Celui-ci pourrait notamment passer par « un système incitatif […] de transferts ou de dons entre générations » - une information non confirmée par le ministre de l’Economie au Parisien, qui a en revanche assuré que la sur-épargne des Français ne serait pas taxée.

Bercy semble donc vouloir d’abord s’attaquer à la redistribution générationnelle en laissant pour l'instant de côté, la question, beaucoup plus impopulaire, des droits de succession.

Vers un assouplissement des droits de donation ?

Après avoir été durcie sous les présidences Sarkozy et Hollande, la fiscalité des droits de donation pourrait donc à nouveau être assouplie afin d’encourager les seniors à soutenir davantage les générations suivantes.

Aujourd’hui, l’exonération des droits de donation est limitée à 100.000€ pour les enfants, et à 31.865€ pour les petits enfants.

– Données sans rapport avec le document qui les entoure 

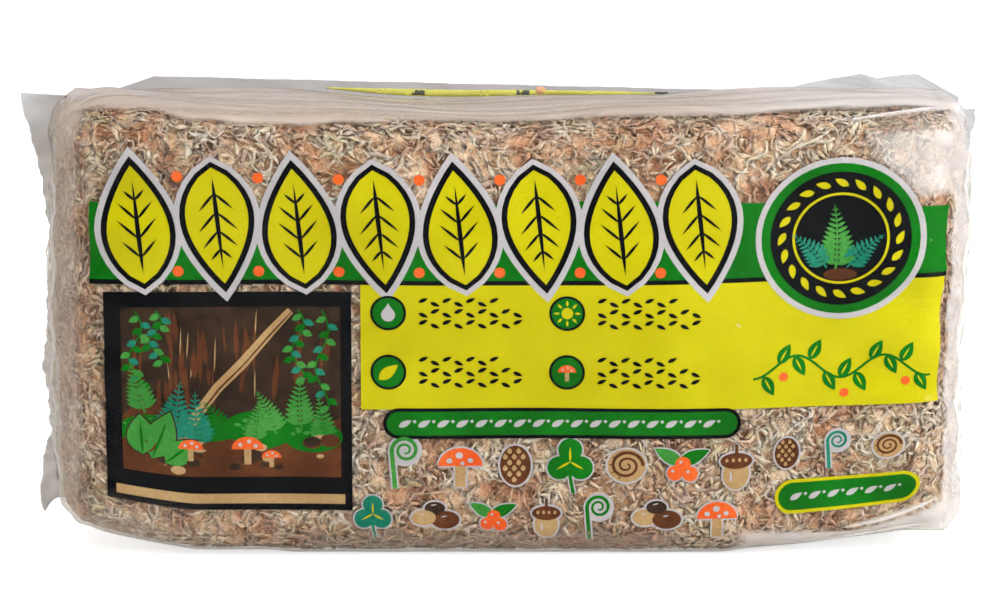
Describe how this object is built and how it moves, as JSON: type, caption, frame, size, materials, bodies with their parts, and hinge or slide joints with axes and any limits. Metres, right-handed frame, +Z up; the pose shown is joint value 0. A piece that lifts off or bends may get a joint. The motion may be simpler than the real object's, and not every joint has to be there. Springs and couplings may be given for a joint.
{
  "type": "bagged sphagnum moss brick",
  "caption": "Pressed brick of dried sphagnum moss in a clear printed film bag with end seals and a standing seam.",
  "frame": {"origin": "the middle of the bounding box at the level of the underside, on the ground", "axes": "+X along the brick to its right end, +Y from the printed front to the back, +Z up"},
  "size_m": [0.2654, 0.0592, 0.1306],
  "materials": {
    "moss": "matte, woolly dried moss",
    "film": "glossy clear polyethylene film",
    "ink_green": "printed ink on film",
    "ink_yellow": "printed ink on film",
    "ink_black": "printed ink on film",
    "ink_white": "printed ink on film",
    "ink_accent": "printed ink on film"
  },
  "bodies": {
    "root": {"moss_block": "moss", "film_bag": "film"}
  },
  "joints": []
}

Au-delà de ces montants, les donations sont imposables selon un barème progressif.

Ces abattements sont renouvelables tous les 15 ans et cumulables avec celui réservé aux dons familiaux de sommes d’argent en espèces, défiscalisés à hauteur de 31.865€, à la condition que les donateurs aient moins de 80 ans, et que les bénéficiaires soient majeurs ou émancipés.

Le Cercle de l’Epargne suggère par exemple en ce sens « de transmettre en franchise de droits aux enfants ou petits-enfants [des sommes] dans la limite de 50 000 ou 70 000€. De manière plus globale, il faudrait peut-être revenir à la règle des 10 ans et non des 15 ans en ce qui concerne l’application des abattements pour les donations. » Des mesures pourraient également être imaginées en cas de transferts qui viseraient à faciliter l’achat de la résidence principale ou la création d’une entreprise par les enfants ou les petits-enfants, propose le think tank.

A noter que le gouvernement avait déjà fait un premier geste en ce sens l’été dernier, en offrant jusqu’au 31 juillet 2021, une exonération supplémentaire exceptionnelle de 100.000€ pour les dons d’argent à un enfant, petit-enfant ou arrière-petit-enfant si les sommes reçues sont destinées à la construction d’une résidence principale, à des travaux de rénovation énergétiques ou à la création-développement d’une PME.